Collaborative learning has become an increasingly important part of
education, but the research supporting it is distributed across a
wide variety of fields including social, cognitive, developmental,
and educational psychology, instructional design, the learning
sciences, educational technology, socio-cultural studies, and
computer-supported collaborative learning. The goal of this book is
to integrate theory and research across these diverse fields of
study and, thereby, to forward our understanding of collaborative
learning and its instructional applications. The book is structured
into the following 4 sections: 1) Theoretical Foundations 2)

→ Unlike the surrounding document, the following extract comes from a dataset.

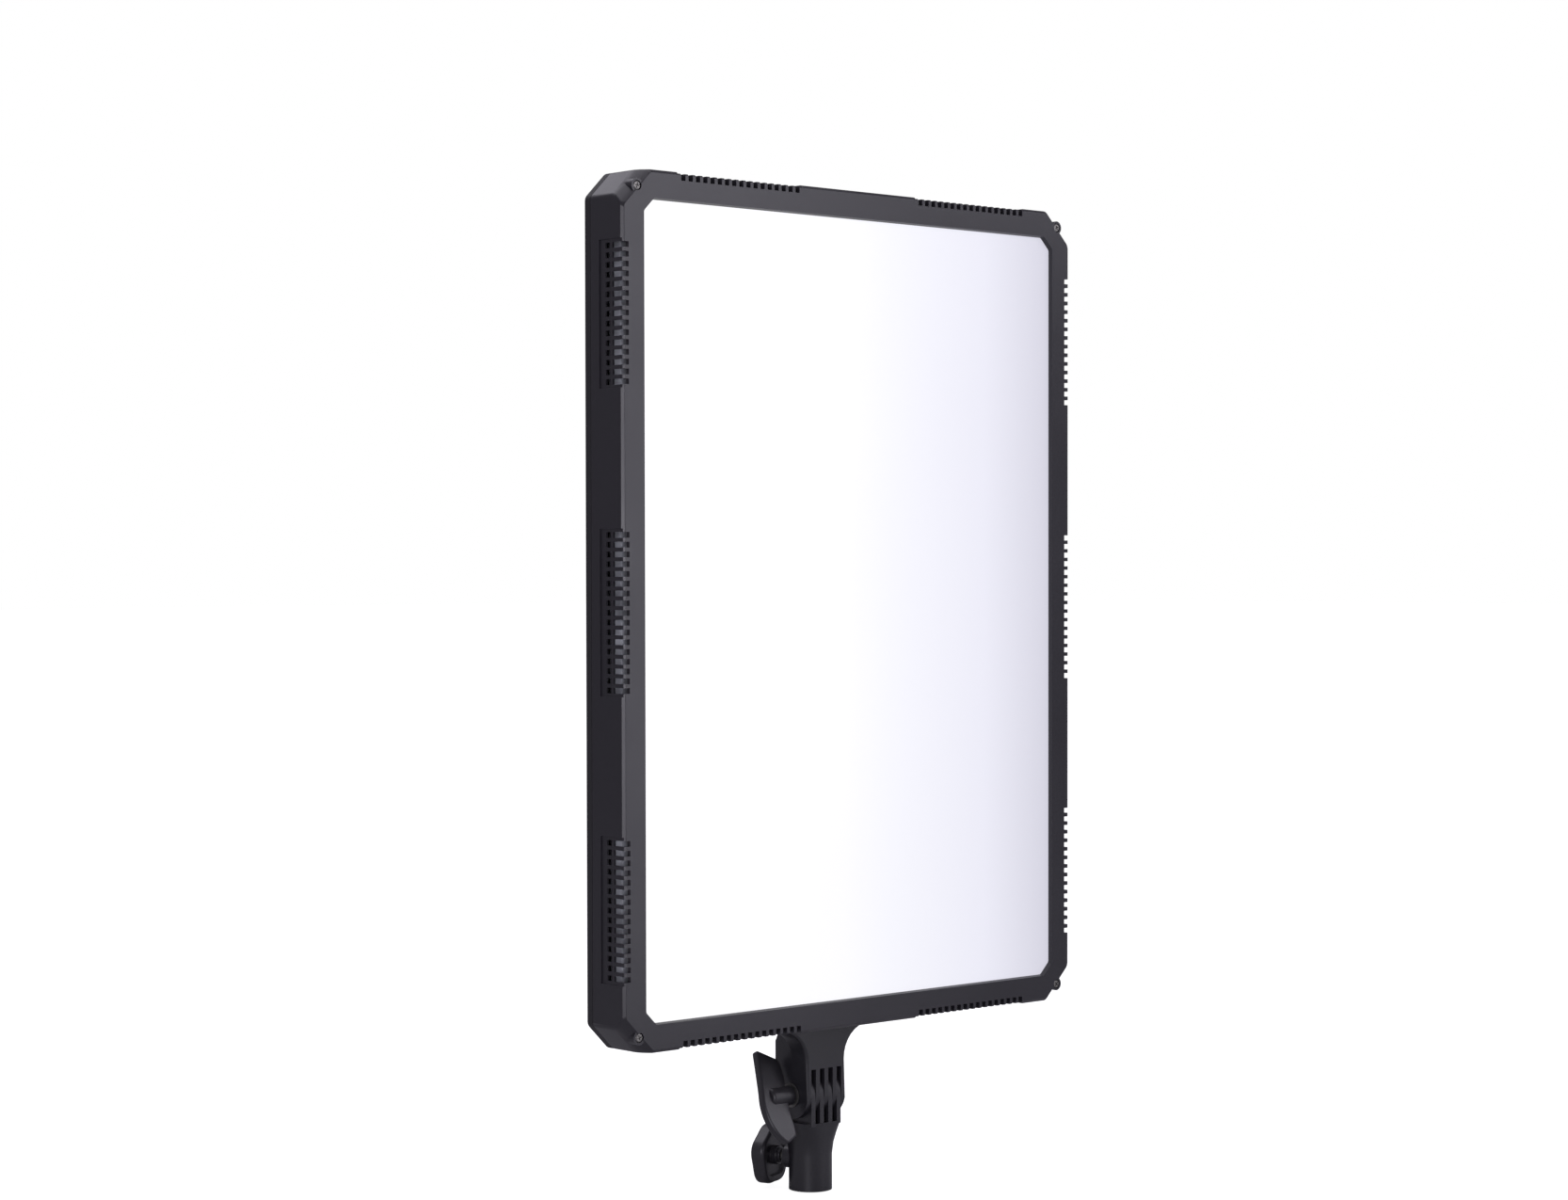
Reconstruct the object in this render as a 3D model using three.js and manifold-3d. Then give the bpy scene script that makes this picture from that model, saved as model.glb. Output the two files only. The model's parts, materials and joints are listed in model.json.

Research Methodologies 3) Instructional Approaches and Issues and
4) Technology. Key features include the following: Comprehensive
and Global - This is the first book to provide a comprehensive
review of the widely scattered research on collaborative learning
including the contributions of many international authors. Cross
disciplinary - The field of collaborative learning is highly
interdisciplinary drawing scholars from psychology, computer
science, mathematics education, science education, and educational
technology. Within psychology, the book brings together
perspectives from cognitive, social, and developmental psychology
as well as from the cross-disciplinary field of the learning
sciences. Chapter Structure - To ensure consistency across the
book, authors have organized their chapters around integrative
themes and issues. Each chapter author summarizes the accumulated
literature related to their chapter topic and identifies the
strengths and weaknesses of the supporting evidence. Strong
Methodology - Each chapter within the extensive methodology section
describes a specific methodology, its underlying assumptions, and
provide examples of its application. This book is appropriate for
researchers and graduate level instructors in educational
psychology, learning sciences, cognitive psychology, social
psychology, computer science, educational technology, teacher
education and the academic libraries serving them. It is also
appropriate as a graduate level textbook in collaborative learning,
computer-supported collaborative learning, cognition and
instruction, educational technology, and learning sciences.